Some over-the-counter pastilles can help too – they stimulate the production of your own saliva.
Specialised mouthwashes, gels and sprays are also available from most local pharmacies.
Brave Marcia Cross is sending the right message
Desperate Housewives star Marcia Cross admitted last week that ‘it’s not particularly glamorous’ to be the face of anal cancer
Desperate Housewives star Marcia Cross admitted last week that ‘it’s not particularly glamorous’ to be the face of anal cancer. The actress, right, revealed she had been receiving treatment for the rare form of cancer, which develops in the large bowel and affects some 1,400 people in the UK every year.
Luckily for Marcia, she is in remission. And I suspect that many of her fans will be unaware such a cancer even exists, so huge credit to her for raising awareness of something that others might find embarrassing.
Like cervical cancer, most anal cancers are caused by the HPV virus. This month, the HPV vaccination has been rolled out to boys in the UK aged 12 and 13, and this is exactly why.
The vaccine targets a whole host of related cancers and could prevent 90 per cent of cases like Marcia’s.
We won’t follow U.S. on opioid crisis
Are we heading into an opioid crisis like the US? I don’t think so. Last week, a shocking report by Public Health England warned that one in four adults is using potentially addictive prescription drugs.
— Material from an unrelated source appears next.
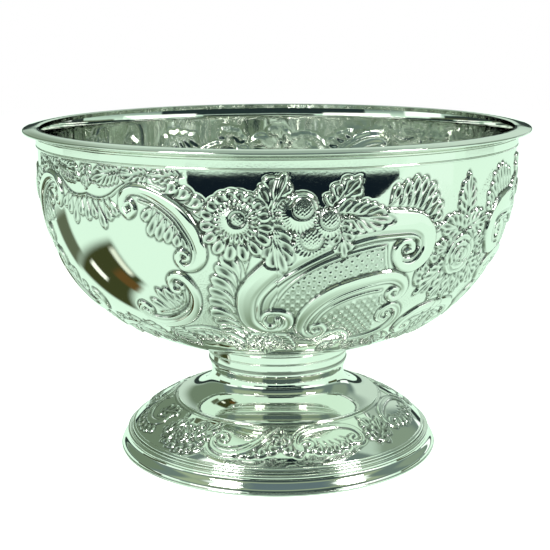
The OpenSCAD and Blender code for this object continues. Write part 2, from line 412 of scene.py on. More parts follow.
    def leaf(self, points: list[Point], width: float, lobes: int = 5, height: float = 1.6,
             flutes: int = 2) -> None:
        """Embosses a leaf: lobes that fan out from its midrib on both sides, and one at its tip.

        Args:
            points: Points of its midrib, from base to tip.
            width: Its greatest width.
            lobes: Number of lobes on each side.
            height: Its height above the sheet.
            flutes: Number of fine flutes along each lobe.
        """
        line = spline(points)
        way = headings(line)
        length = np.hypot(*np.diff(line[:, :2], axis=0).T).sum()
        last = len(line) - 1
        fat = 1.35 * length / (lobes + 1)
        for i in range(lobes):
            share = i / max(1, lobes - 1)
            spread = width / 2 * math.sin(math.pi * (0.3 + 0.5 * share))
            start, bend, end = (int(k * last) for k in (
                0.42 * share, 0.14 + 0.5 * share, 0.3 + 0.56 * share))
            for side in (-1, 1):
                out = side * np.array([-way[end, 1], way[end, 0]])
                spine = [line[start, :2], line[bend, :2] + out * spread * 0.45,
                         line[end, :2] + out * spread * 0.96]
                self.lobe([tuple(p) for p in spine], fat, height * (0.8 + 0.15 * share), 0.55,
                          flutes=flutes, root=0.3, belly=0.76)
        self.lobe([tuple(line[int(0.3 * last), :2]), tuple(line[last, :2])], width * 0.34,
                  height, 0.45, flutes=flutes, root=0.3, belly=0.72)

    def flower(self, centre: Point, radius: float, petals: int, height: float, rings: int,
               eye: float) -> None:
        """Embosses an open flower with rings of petals round a seeded eye.

        Args:
            centre: Middle of the flower.
            radius: Its radius.
            petals: Number of petals in each ring.
            height: Height of its eye.
            rings: Number of rings of petals.
            eye: Radius of its eye, as a share of the flower's.
        """
        for ring in range(rings):
            size = radius * (1 - 0.28 * ring)
            self.petals(centre, petals, radius * eye, size, 0.861 * 2 * math.pi * size / petals,
                        height * (0.6 + 0.15 * ring), 0.35, math.pi * ring / petals,
                        spoon=0.7, root=0.35, belly=0.68)
        self.seeds(centre, radius * eye * 1.25, height)

    def rose(self, centre: Point) -> None:
        """Embosses a rose: a cup with three rings of crescent petals, one inside another."""
        self.cup(centre, 3.0, 12.5, 1.5, 5)
        for radius, petals, turn, height in ((10.2, 5, 0.3, 1.9), (6.6, 4, 1.0, 2.3),
                                             (3.2, 3, 0.2, 2.6)):
            for i in range(petals):
                stroke = []
                for share, width in PETAL_WIDTHS:
                    angle = turn + 2 * math.pi * (i + PETAL_LAP * share) / petals
                    stroke.append((centre[0] + radius * math.cos(angle),
                                   centre[1] + radius * math.sin(angle), width))
                self.band(stroke, height, Section.HOLLOW)

    def seeds(self, centre: Point, radius: float, height: float, edge: float = 0.5) -> None:
        """Embosses a low dome of seeds inside a chased ring."""
        view, x, y = self.window(np.array([centre]), radius + 1)
        if x.size == 0:
            return
        dx, dy = x - centre[0], y - centre[1]
        far = np.hypot(dx, dy)
        grain = np.sin(dx * 3.1 + 0.6 * np.sin(dy * 2.3)) * np.sin(dy * 3.1 + 0.6 * np.sin(dx * 2))
        dome = np.sqrt(np.clip(1 - (far / radius) ** 2, 0, 1))
        within = ease((radius - far) * 1.5)
        face = height * (0.78 + 0.2 * dome) + 0.2 * grain * within
        # Painted shade: the chased ring round the seeds and the troughs between them are painted dark.
        shade = np.maximum(0.7 * bump(far - radius + 0.2, edge), 0.5 * ease(-grain * 1.5))
        self.lay(view, radius - far, face, shade)

    def cup(self, centre: Point, inner: float, outer: float, height: float, ribs: int) -> None:
        """Embosses a pale ribbed cup, such as a ring of stamens, round a flower's eye."""
        view, x, y = self.window(np.array([centre]), outer + 2)
        if x.size == 0:
            return
        dx, dy = x - centre[0], y - centre[1]
        far = np.hypot(dx, dy)
        turn = np.arctan2(dy, dx)
        tips = outer + 0.7 * np.cos(ribs * turn)
        share = np.clip((far - inner) / (outer - inner), 0, 1)
        rib = np.cos(ribs * turn) * ease(share * 2)
        face = height * (1.0 - 0.32 * share) + 0.13 * rib
        # Painted shade in the grooves between the ribs.
        shade = 0.45 * ease(-rib) * ease(share * 1.6 - 0.3)
        self.lay(view, tips - far, face, shade)

    def trellis(self, outline: list[Point], cell: float) -> None:
        """Fills a panel with diamond trellis that has a star in each opening.

        Args:
            outline: Corners of the panel.
            cell: Distance between two lines of the trellis.
        """
        view, x, y, mask = self.panel(outline, 2.0)
        slope = math.cos(math.pi / 4)
        p = slope * (x + y) / cell
        q = slope * (y - x) / cell
        near_p = np.abs(p - np.round(p)) * cell
        near_q = np.abs(q - np.round(q)) * cell
        bars = np.maximum(bump(near_p, 0.4), bump(near_q, 0.4))
        star_p = np.abs(p - np.floor(p) - 0.5) * cell
        star_q = np.abs(q - np.floor(q) - 0.5) * cell
        spread = np.hypot(star_p, star_q) * 0.75 + 0.25 * (np.sqrt(star_p) + np.sqrt(star_q)) ** 2
        star = ease(1.5 - spread / (0.33 * cell))
        face = 0.1 + 0.12 * bars + 0.5 * star
        # Painted shade: the sunk ground round the stars is painted dark, the bars less so.
        shade = 0.42 * (1 - np.maximum(0.4 * bars, star))
        self.height[view] = self.height[view] * (1 - mask) + face * mask
        self.dark[view] = self.dark[view] * (1 - mask) + shade * mask

    def panel(self, outline: list[Point], sigma: float) -> tuple:
        """Finds the cells inside an outline.

        Args:
            outline: Corners of the panel.
            sigma: Softness of its edge, in cells.

        Returns:
            The pair of slices, the places of its cells, and how far each is inside, 0 to 1.
        """
        corners = np.array(outline, float)
        view, x, y = self.window(corners, 1)
        within = np.zeros(x.shape, bool)
        for (x0, y0), (x1, y1) in zip(corners, np.roll(corners, -1, 0)):
            crosses = (y0 > y) != (y1 > y)
            rise = y1 - y0 if y1 != y0 else 1e-9
            within ^= crosses & (x < (x1 - x0) * (y - y0) / rise + x0)
        return view, x, y, soften(within.astype(float), sigma)

    def ground(self, outline: list[Point]) -> None:
        """Mats the ground inside an outline with a fine punch."""
        view, _, _, mask = self.panel(outline, 4.0)
        self.matt[view] = np.maximum(self.matt[view], mask)

    def finished(self, sigma: float) -> "Canvas":
        """Softens the heights, and darkens the hollows: tarnishing that polishing doesn't reach, and
        painted shade.
        """
        self.height = soften(self.height, sigma)
        # Painted shade: each cell is darkened as far as it lies below its blurred surroundings.
        cavity = soften(self.height, 0.9 / self.step) - self.height
        self.dark = np.clip(soften(self.dark, 0.8) * 0.8 + np.clip(cavity * 1.6, 0, 1) * 0.6,
                            0, 1)
        return self

    def read(self, sheet: np.ndarray, across: np.ndarray, down: np.ndarray) -> np.ndarray:
        """Reads one of the drawing's fields at places on it, which may lie off its edge."""
        a = np.clip((across - self.left) / self.step, 0, sheet.shape[1] - 1.001)
        d = np.clip((down - self.top) / self.step, 0, sheet.shape[0] - 1.001)
        i, j = d.astype(int), a.astype(int)
        fd, fa = d - i, a - j
        return ((sheet[i, j] * (1 - fa) + sheet[i, j + 1] * fa) * (1 - fd)
                + (sheet[i + 1, j] * (1 - fa) + sheet[i + 1, j + 1] * fa) * fd)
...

In America, doctors are incentivised to hand out certain medications, and painkillers are directly advertised to the public, but things are a bit different here.
GPs are aware that we should avoid prescribing tramadol, a strong painkiller.
If you are worried about your use of painkillers, take a break and use the lowest effective dose.
Good news for nappers. Research from Switzerland reveals that people who doze in the afternoon are less likely to suffer a stroke or heart attack.
But don’t overdo it. The secret is napping once or twice a week, not most days. You should also try to keep those naps to under 30 minutes before 3pm, so you don’t have trouble sleeping at night.
It is thought that a siesta a few times a week allows us to catch up on rest and eases stress.